Harmonica is not easy, but the longer I play, the more I realize how crucial this advice is.
Illuminating
When I first came to harmonica, I didn’t know anything. I didn't know who Little Walter was, what a “bent note” was, or what that technique called “tongue blocking” was. What you find when you stick with harmonica for a long time is just how palpable the layperson's ignorance is when they think of harmonica. As most people do, I bought my first harmonica, thinking I would have it mastered within a few weeks… Now, 15 years later, I can happily say that I still haven’t mastered it. And that makes me excited.
Harmonica is illuminating because it gives us and our egos a mold to fit. Sure, it looks easy on the surface but, as with many journeys and people we meet throughout our lives, this is merely a facade to mask the reality of harmonica:
As Joe Filisko says, “It’s the easiest instrument to play badly and the hardest to play well.”
We can’t learn everything at once, and we can’t hope to know everything in our lifetime. Harmonica is a lifelong journey of self-discovery perpetuated by a steadfast commitment to the daily practice of “I love it today, tomorrow, and the day after that.” In this age of instant gratification and high-speed streaming, maybe what we need is not more revolution but more revision about what we deem to be essential to our daily existence.
As Virginia Woolf says in To the Lighthouse
“The great revelation had never come. The great revelation perhaps never did come. Instead, there were daily miracles, illuminations matches struck unexpectedly in the dark; here was one.”
Change
In many ways, the harmonica is an instrument of change. Of adaptation, of movement, of shifting identities. I look at a harmonica, and I see an instrument that’s been through some shit but, despite that, constantly pushes forward.

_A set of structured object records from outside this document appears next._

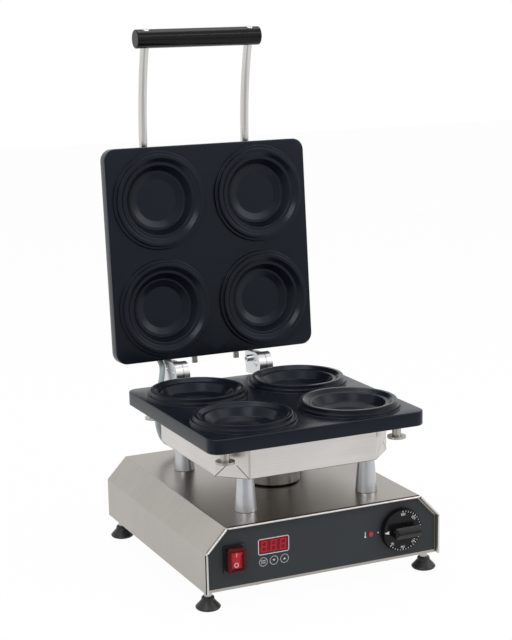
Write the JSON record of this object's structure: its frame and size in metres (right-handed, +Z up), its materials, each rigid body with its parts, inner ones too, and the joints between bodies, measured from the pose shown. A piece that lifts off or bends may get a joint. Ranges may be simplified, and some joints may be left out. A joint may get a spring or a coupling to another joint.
{
  "type": "jaffle maker",
  "caption": "Table-top baking unit: hinged heated lid and tray carry stepped round pie moulds above a low control housing on feet.",
  "frame": {"origin": "on the table plane, below the middle of the bounding box of the unit with its lid open", "axes": "+X to the right of a person at the controls, +Y to the back, +Z up"},
  "size_m": [0.3415, 0.4406, 0.7035],
  "materials": {
    "stainless": "brushed stainless sheet, fine straight grain",
    "fascia_film": "matt anthracite printed film",
    "zinc_steel": "zinc-plated or plain turned steel",
    "plate_coating": "cast aluminium with a blue-black non-stick coating, semi-matt with a fine speckle",
    "cast_aluminium": "rough cast",
    "turned_aluminium": "turned and polished, fine lathe rings",
    "hinge_aluminium": "bright ground aluminium",
    "element_steel": "heat-tinted tube",
    "ceramic_wool": "soft fibrous mat",
    "rod_steel": "polished stainless bar",
    "grip_plastic": "glossy black",
    "foot_plastic": "moulded black",
    "black_plastic": "moulded black",
    "knob_plastic": "satin black with white dial print",
    "rocker_red": "glossy red with white marks",
    "cover_clear": "clear soft plastic, tinted red",
    "window_red": "smoked dark red window",
    "key_dark": "matt film key with a light ring",
    "lamp_red": "red lens",
    "brass_parts": "plain metal",
    "thermostat_case": "cream moulding",
    "circuit_board": "green board",
    "terminal_plastic": "cream moulding",
    "grommet_rubber": "black rubber",
    "lead_sleeve": "pale grey-green glass-fibre sleeve"
  },
  "bodies": {
    "base": {"back_panel": "stainless", "base_floor": "stainless", "base_grommet": "grommet_rubber", "base_hood": "stainless", "cable_duct": "stainless", "cable_gland": "black_plastic", "capillary_bulb": "brass_parts", "column_back_left": "turned_aluminium", "column_back_right": "turned_aluminium", "column_bolts": "zinc_steel", "column_front_left": "turned_aluminium", "column_front_right": "turned_aluminium", "display_module": "black_plastic", "display_window": "window_red", "flange_screws": "zinc_steel", "foot_back_left": "foot_plastic", "foot_back_right": "foot_plastic", "foot_front_left": "foot_plastic", "foot_front_right": "foot_plastic", "foot_studs": "zinc_steel", "front_fascia": "fascia_film", "front_panel": "stainless", "heat_lamp": "lamp_red", "hinge_bracket_left": "hinge_aluminium", "hinge_bracket_right": "hinge_aluminium", "hinge_pins": "zinc_steel", "housing_screws": "zinc_steel", "lid_lead": "lead_sleeve", "lower_baking_plate": "plate_coating", "lower_heater_plate": "cast_aluminium", "lower_heating_element": "element_steel", "lower_insulation": "ceramic_wool", "lower_plate_fixings": "zinc_steel", "lower_tray": "stainless", "power_relay": "black_plastic", "switch_cover": "cover_clear", "switch_housing": "black_plastic", "terminal_block": "terminal_plastic", "thermostat_body": "thermostat_case", "timer_board": "circuit_board"},
    "lid": {"lid_tray": "stainless", "lid_insulation": "ceramic_wool", "lid_heating_element": "element_steel", "lid_heater_plate": "cast_aluminium", "upper_baking_plate": "plate_coating", "upper_plate_fixings": "zinc_steel", "hinge_arm_left": "hinge_aluminium", "hinge_arm_right": "hinge_aluminium", "lid_fasteners": "zinc_steel", "lid_grommet": "grommet_rubber", "handle_rod_left": "rod_steel", "handle_rod_right": "rod_steel", "handle_grip": "grip_plastic", "handle_screws": "zinc_steel"},
    "rocker": {"power_rocker": "rocker_red"},
    "thermostat_dial": {"thermostat_knob": "knob_plastic", "thermostat_shaft": "brass_parts"},
    "start_key": {"key_start": "key_dark"},
    "down_key": {"key_down": "key_dark"},
    "up_key": {"key_up": "key_dark"}
  },
  "joints": [
    {"name": "lid_hinge", "type": "hinge", "parent": "base", "child": "lid", "pos_m": [0, 0.1214, 0.2283], "axis": [1, 0, 0], "range_deg": [0, 94.35], "deforming": ["lid_lead"]},
    {"name": "power_rocker_tilt", "type": "hinge", "parent": "base", "child": "rocker", "pos_m": [-0.126, -0.2025, 0.067], "axis": [1, 0, 0], "range_deg": [-9, 0]},
    {"name": "thermostat_turn", "type": "hinge", "parent": "base", "child": "thermostat_dial", "pos_m": [0.1085, -0.2039, 0.0674], "axis": [0, 1, 0], "range_deg": [0, 270]},
    {"name": "start_key_press", "type": "slide", "parent": "base", "child": "start_key", "axis": [0, 1, 0], "range_m": [0, 0.0005], "stiffness_N_per_m": 500, "springref_m": -0.0006},
    {"name": "down_key_press", "type": "slide", "parent": "base", "child": "down_key", "axis": [0, 1, 0], "range_m": [0, 0.0005], "stiffness_N_per_m": 500, "springref_m": -0.0006},
    {"name": "up_key_press", "type": "slide", "parent": "base", "child": "up_key", "axis": [0, 1, 0], "range_m": [0, 0.0005], "stiffness_N_per_m": 500, "springref_m": -0.0006}
  ]
}
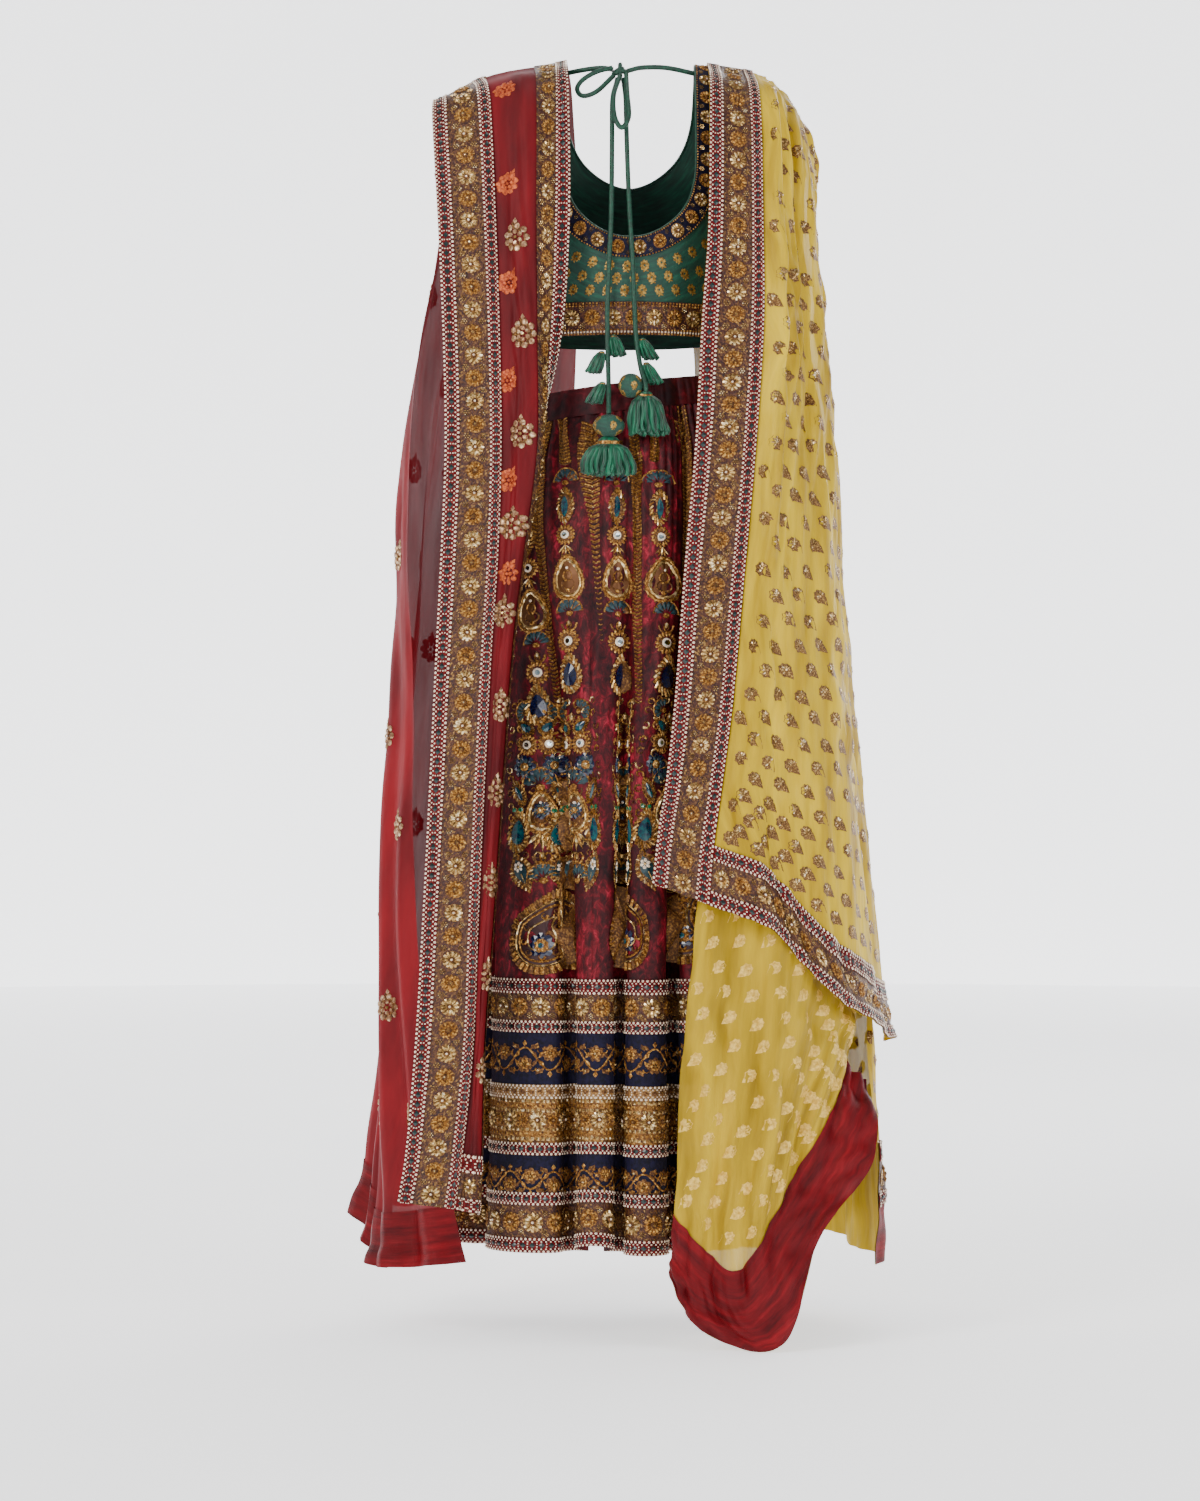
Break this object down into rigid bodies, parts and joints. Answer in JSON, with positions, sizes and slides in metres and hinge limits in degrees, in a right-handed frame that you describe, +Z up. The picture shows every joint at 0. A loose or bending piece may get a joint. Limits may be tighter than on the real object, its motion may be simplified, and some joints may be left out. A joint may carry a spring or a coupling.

Not only has the instrument changed over time, but it has a lasting effect on whatever lucky or unfortunate soul picks it up. We gravitate toward it, perhaps, because, at some fundamental level, it is the most human instrument—not set in stone, biased, or hierarchy but constantly evolving.
You must change with the instrument so that it may change you.
Adventure
The journey of harmonica is a long one. More so than any other instrument, the harmonica is a lifelong companion because it can go with you anywhere. It is a conduit through which you relate to the world, and the world relates to you. When I picked up my first harmonica, I had no idea it would so profoundly change my life; how could I? But that’s how every great adventure begins; we never know what we have signed up for until we hop right in and start.
Throughout the trials and tribulations of this life, there are not many constants. We live in a world obsessed with what’s next instead of what’s right in front of us. We seek to know everything simultaneously and squander our chance for delayed gratification. Whatever you may experience in our topsy-turvy world, the harmonica will be there for you.
Your therapist.
Your companion.
Your friend for life.
And all it requires of you is time, consistency, and your breath.